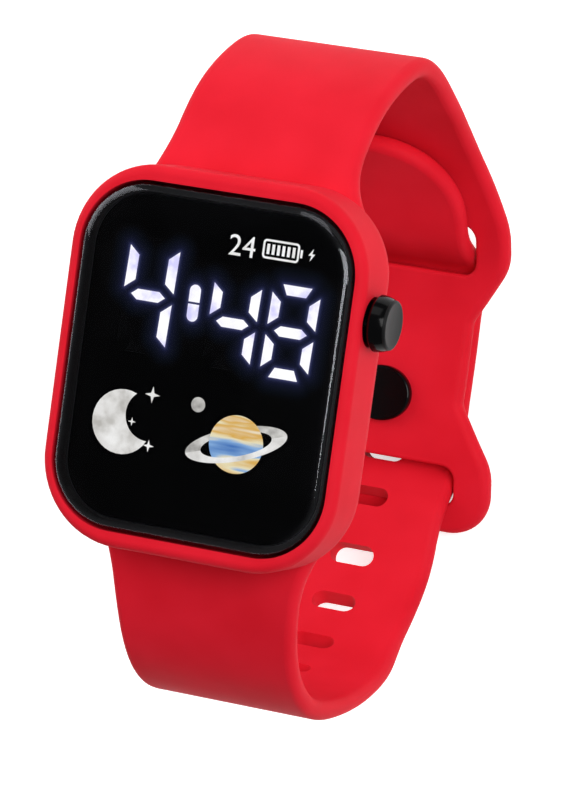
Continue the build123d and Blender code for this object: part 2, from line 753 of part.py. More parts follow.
def crystal():
    plane = Plane(
        (CRYSTAL_X, CRYSTAL_Y - CRYSTAL_LENGTH / 2, BOARD_BOTTOM - CRYSTAL_RADIUS),
        x_dir=(1, 0, 0), z_dir=(0, 1, 0),
    )
    return extrude(plane * Circle(CRYSTAL_RADIUS), CRYSTAL_LENGTH)


def chip_components():
    width, length, height = PASSIVE_SIZE
    parts = []
    for column in range(PASSIVE_COLUMNS):
        for row in range(PASSIVE_ROWS):
            place = Pos(PASSIVE_X + column * PASSIVE_PITCH, PASSIVE_Y + row * PASSIVE_PITCH)
            parts.append(under_board(place * Rectangle(width, length), height))
    return Compound(parts)


# Coin cell, holder and contacts

def battery():
    can = prism(Circle(CELL_RADIUS), CELL_BOTTOM, CELL_TOP - CELL_STEP_HEIGHT)
    can = fillet(can.edges().group_by(Axis.Z)[0], CELL_EDGE)
    can += prism(Circle(CELL_RADIUS - CELL_STEP), CELL_TOP - CELL_STEP_HEIGHT, CELL_TOP)
    return Pos(0, CELL_Y) * can


def battery_holder():
    inner = CELL_RADIUS + HOLDER_EASE
    ring = Circle(inner + HOLDER_WALL) - Circle(inner)
    ring -= Pos(-inner, 0) * Rectangle(inner, HOLDER_MOUTH)
    return Pos(0, CELL_Y) * under_board(ring, HOLDER_HEIGHT)


def battery_pad():
    return Pos(0, CELL_Y) * prism(Circle(PAD_RADIUS), BACK_LIP, CELL_BOTTOM)


def battery_negative_contact():
    """A spring leaf soldered to the board, whose tip presses on the cell's top."""
    start = CELL_Y - CONTACT_FOOT
    tip = start + CONTACT_FOOT + CONTACT_REACH
    leaf = Polyline(
        in_yz(start, BOARD_BOTTOM),
        in_yz(CELL_Y, BOARD_BOTTOM),
        in_yz(tip, CELL_TOP + CONTACT_THICKNESS),
        in_yz(tip, CELL_TOP),
        in_yz(CELL_Y, BOARD_BOTTOM - CONTACT_THICKNESS),
        in_yz(start, BOARD_BOTTOM - CONTACT_THICKNESS),
        close=True,
    )
    return extrude(Pos(-CONTACT_WIDTH / 2) * make_face(leaf), CONTACT_WIDTH, dir=(1, 0, 0))


def battery_positive_clip():
    """A bent strip from the board's underside down the side of the cell."""
    low = (-CELL_RADIUS - CLIP_THICKNESS, CELL_Y - CLIP_WIDTH / 2, CELL_BOTTOM + CLIP_SIDE_GAP)
    upright = corner_box(low, (-CELL_RADIUS, CELL_Y + CLIP_WIDTH / 2, BOARD_BOTTOM))
    foot = corner_box(
        (-CELL_RADIUS - CONTACT_FOOT, CELL_Y - CLIP_WIDTH / 2, BOARD_BOTTOM - CLIP_THICKNESS),
        (-CELL_RADIUS, CELL_Y + CLIP_WIDTH / 2, BOARD_BOTTOM),
    )
    return upright + foot


# Housing, cover, gasket and screws

def screw_places():
    return [Pos(x * BOSS_X, y * BOSS_Y) for x in (-1, 1) for y in (-1, 1)]


def module_housing():
    tub = rounded_plate(HOUSING_WIDTH, HOUSING_LENGTH, LENS_CORNER, BACK_LIP, HOUSING_TOP)
    tub = fillet(tub.edges().group_by(Axis.Z)[0], POCKET_EDGE - FIT_GAP)
    tub -= prism(board_plan(0), FLOOR_TOP, HOUSING_TOP + CUT)
    battery_opening = Pos(0, CELL_Y) * Circle(BATTERY_OPENING_RADIUS)
    tub -= prism(battery_opening, BACK_LIP - CUT, FLOOR_TOP + CUT)
    for place in screw_places():
        tub += place * prism(Circle(BOSS_RADIUS), FLOOR_TOP - HOUSING_FLOOR / 2, BOARD_BOTTOM)
    for place in screw_places():
        tub -= place * prism(Circle(PILOT_RADIUS), BACK_LIP - CUT, BOARD_BOTTOM - PILOT_ROOF)
    outside = HOUSING_WIDTH / 2
    tub -= along_x(STEM_RADIUS + STEM_EASE, outside - HOUSING_WALL - CUT, outside + CUT)
    seat = STEM_RADIUS + STEM_EASE + SEAL_SECTION
    return tub - along_x(seat, outside - SEAL_SEAT, outside + CUT)


def gasket_plan(ease):
    inner = BATTERY_OPENING_RADIUS + GASKET_MARGIN
    outer = Circle(inner + GASKET_WIDTH + ease)
    return Pos(0, CELL_Y) * (outer - Circle(inner - ease))


def back_cover():
    width = OPENING_WIDTH - 2 * COVER_EASE
    length = OPENING_LENGTH - 2 * COVER_EASE
    cover = rounded_plate(width, length, BACK_OPENING_CORNER - COVER_EASE, 0, BACK_LIP)
    cover = chamfer(cover.edges().group_by(Axis.Z)[0], COVER_EDGE)
    cover -= prism(gasket_plan(FIT_GAP / 2), BACK_LIP - GASKET_DEPTH, BACK_LIP + CUT)
    sink = SCREW_HEAD_SINK + SCREW_HEAD_HEIGHT
    for place in screw_places():
        cover -= place * prism(Circle(SCREW_HEAD_RADIUS + SCREW_EASE), -CUT, sink)
        cover -= place * prism(Circle(SCREW_RADIUS + SCREW_EASE), -CUT, BACK_LIP + CUT)
    return cover


def back_gasket():
    return prism(gasket_plan(0), BACK_LIP - GASKET_DEPTH, BACK_LIP)


def back_screws():
    seat = SCREW_HEAD_SINK + SCREW_HEAD_HEIGHT
    screw = prism(Circle(SCREW_HEAD_RADIUS), SCREW_HEAD_SINK, seat)
    screw += prism(Circle(SCREW_RADIUS), seat, BOARD_BOTTOM - PILOT_ROOF - SCREW_EASE)
    cross = Rectangle(SCREW_CROSS_LENGTH, SCREW_CROSS_WIDTH)
    cross += Rectangle(SCREW_CROSS_WIDTH, SCREW_CROSS_LENGTH)
    screw -= prism(cross, SCREW_HEAD_SINK - CUT, SCREW_HEAD_SINK + SCREW_CROSS_DEPTH)
    return Compound([place * screw for place in screw_places()])


# Side button, its clip and seal, and the switch that it presses

def side_button():
    face = CASE_WIDTH / 2 + BUTTON_PROUD
    widest = face - BUTTON_SKIRT
    wall = CASE_WIDTH / 2
    back = HOUSING_WIDTH / 2 + BUTTON_TRAVEL + BUTTON_BACK_GAP
    flank = (BUTTON_FACE_RADIUS + BUTTON_MAX_RADIUS) / 2 + BUTTON_DISH / 2
    round_middle = BUTTON_FACE_ROUND * ROUND_MIDDLE_SHARE
    outline = [
        ThreePointArc(
            (face - BUTTON_DISH, 0),
            (face - BUTTON_DISH * DISH_MIDDLE_SHARE, BUTTON_FACE_RADIUS / 2),
            (face, BUTTON_FACE_RADIUS - BUTTON_FACE_ROUND),
        ),
        ThreePointArc(
            (face, BUTTON_FACE_RADIUS - BUTTON_FACE_ROUND),
            (face - round_middle, BUTTON_FACE_RADIUS - round_middle),
            (face - BUTTON_FACE_ROUND, BUTTON_FACE_RADIUS),
        ),
        ThreePointArc(
            (face - BUTTON_FACE_ROUND, BUTTON_FACE_RADIUS),
            ((face - BUTTON_FACE_ROUND + widest) / 2, flank),
            (widest, BUTTON_MAX_RADIUS),
        ),
        Polyline(
            (widest, BUTTON_MAX_RADIUS),
            (wall, BUTTON_ROOT_RADIUS),
            (back, BUTTON_ROOT_RADIUS),
            (back, STEM_RADIUS),
            (CLIP_OUTER, STEM_RADIUS),
            (CLIP_OUTER, STEM_RADIUS - CLIP_GROOVE),
            (CLIP_OUTER - CLIP_RING_THICKNESS, STEM_RADIUS - CLIP_GROOVE),
            (CLIP_OUTER - CLIP_RING_THICKNESS, STEM_RADIUS),
            (STEM_END, STEM_RADIUS),
            (STEM_END, 0),
            (face - BUTTON_DISH, 0),
        ),
    ]
    turned = revolve(make_face(outline), axis=Axis.X)
    return Pos(0, BUTTON_Y, BUTTON_Z) * turned


def button_clip():
    """A split ring in the stem's groove, against the inside of the housing wall."""
    start = CLIP_OUTER - CLIP_RING_THICKNESS
    ring = along_x(CLIP_RING_RADIUS, start, CLIP_OUTER)
    ring -= along_x(STEM_RADIUS - CLIP_GROOVE, start - CUT, CLIP_OUTER + CUT)
    half = CLIP_SPLIT / 2
    return ring - corner_box(
        (start - CUT, BUTTON_Y - half, BUTTON_Z),
        (CLIP_OUTER + CUT, BUTTON_Y + half, BUTTON_Z + CLIP_RING_RADIUS + CUT),
    )


def button_seal():
    place = HOUSING_WIDTH / 2 - SEAL_SEAT / 2
    middle = STEM_RADIUS + STEM_EASE + SEAL_SECTION / 2
    plane = Plane((place, BUTTON_Y, BUTTON_Z), x_dir=(0, 1, 0), z_dir=(1, 0, 0))
    return plane * Torus(middle, SEAL_SECTION / 2)


def plunger_block(front, back, ease):
    """The switch plunger's section between two places along X, let out by an ease."""
    half = PLUNGER_WIDTH / 2 + ease
    rise = PLUNGER_HEIGHT / 2 + ease
    return corner_box(
        (back, BUTTON_Y - half, BUTTON_Z - rise),
        (front, BUTTON_Y + half, BUTTON_Z + rise),
    )


def switch_body():
    half = SWITCH_WIDTH / 2
    body = corner_box(
        (SWITCH_BACK, BUTTON_Y - half, BOARD_TOP),
        (SWITCH_FACE, BUTTON_Y + half, BOARD_TOP + SWITCH_HEIGHT),
    )
    hollow = SWITCH_FACE - PLUNGER_INSIDE - BUTTON_TRAVEL - FIT_GAP
    return body - plunger_block(SWITCH_FACE + CUT, hollow, PLUNGER_EASE)


def switch_plunger():
    return plunger_block(PLUNGER_TIP, SWITCH_FACE - PLUNGER_INSIDE, 0)


def main():
    os.makedirs("parts", exist_ok=True)
    stud_line = stud_strap_line()
    nodes = {
        "silicone_case_strap": silicone_case_strap(stud_line, hole_strap_line(stud_line)),
        "stud_base": stud_base(),
        "stud_head": stud_head(),
        "lens": lens(),
        "lens_tape": lens_tape(),
        "mask_film": mask_film(),
        "diffuser_sheet": diffuser_sheet(),
        "light_box": light_box(),
        "led_chips": led_chips(),
        "circuit_board": circuit_board(),
        "controller_chip": controller_chip(),
        "crystal": crystal(),
        "chip_components": chip_components(),
        "battery": battery(),
        "battery_holder": battery_holder(),
        "battery_pad": battery_pad(),
        "battery_negative_contact": battery_negative_contact(),
        "battery_positive_clip": battery_positive_clip(),
        "module_housing": module_housing(),
        "back_cover": back_cover(),
        "back_gasket": back_gasket(),
        "back_screws": back_screws(),
        "side_button": side_button(),
        "button_clip": button_clip(),
        "button_seal": button_seal(),
        "switch_body": switch_body(),
        "switch_plunger": switch_plunger(),
    }
    for name, shape in nodes.items():
        export_step(shape, f"parts/{name}.step")
        print(name, len(shape.solids()), round(shape.volume, 2), shape.is_valid)


if __name__ == "__main__":
    main()
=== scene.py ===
"""Looks for the square-faced LED watch: finishes, the lit dial, light, floor and camera.

Lengths are written in millimetres and turned to metres by mm(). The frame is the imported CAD:
+Z out of the dial, +Y towards 12 o'clock, +X towards the side button.
"""
import math

import bmesh
import bpy
from mathutils import Euler, Matrix, Vector

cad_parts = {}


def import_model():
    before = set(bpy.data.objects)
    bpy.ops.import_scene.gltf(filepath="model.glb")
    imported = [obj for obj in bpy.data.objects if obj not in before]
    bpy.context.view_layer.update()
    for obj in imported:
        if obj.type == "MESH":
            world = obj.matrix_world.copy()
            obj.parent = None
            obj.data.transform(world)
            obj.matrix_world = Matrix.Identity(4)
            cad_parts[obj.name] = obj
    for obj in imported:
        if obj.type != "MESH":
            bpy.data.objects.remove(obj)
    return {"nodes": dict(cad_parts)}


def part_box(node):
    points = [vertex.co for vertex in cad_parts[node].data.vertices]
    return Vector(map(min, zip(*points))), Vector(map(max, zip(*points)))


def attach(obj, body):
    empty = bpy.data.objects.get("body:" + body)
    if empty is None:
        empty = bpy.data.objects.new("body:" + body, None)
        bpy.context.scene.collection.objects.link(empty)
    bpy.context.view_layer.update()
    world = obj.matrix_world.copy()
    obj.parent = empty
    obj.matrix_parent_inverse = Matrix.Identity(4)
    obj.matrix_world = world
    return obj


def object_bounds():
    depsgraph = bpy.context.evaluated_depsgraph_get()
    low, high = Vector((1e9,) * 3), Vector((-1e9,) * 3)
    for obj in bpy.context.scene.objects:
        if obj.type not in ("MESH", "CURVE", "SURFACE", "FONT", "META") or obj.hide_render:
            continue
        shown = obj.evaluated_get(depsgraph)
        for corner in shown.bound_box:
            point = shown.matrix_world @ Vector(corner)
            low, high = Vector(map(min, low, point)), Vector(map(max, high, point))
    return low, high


# Camera, fitted to the photograph
CAMERA_PLACE = (193.98, 44.68, 474.30)
CAMERA_TURN_DEGREES = (-2.153, 22.117, 8.358)
CAMERA_LENS = 205.06
SENSOR_WIDTH = 36
CAMERA_SEES_METRES = 10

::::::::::

| The exercise |
Pick out every line above that contains the word "before" and copy it.

| Final result |
    before = set(bpy.data.objects)
    imported = [obj for obj in bpy.data.objects if obj not in before]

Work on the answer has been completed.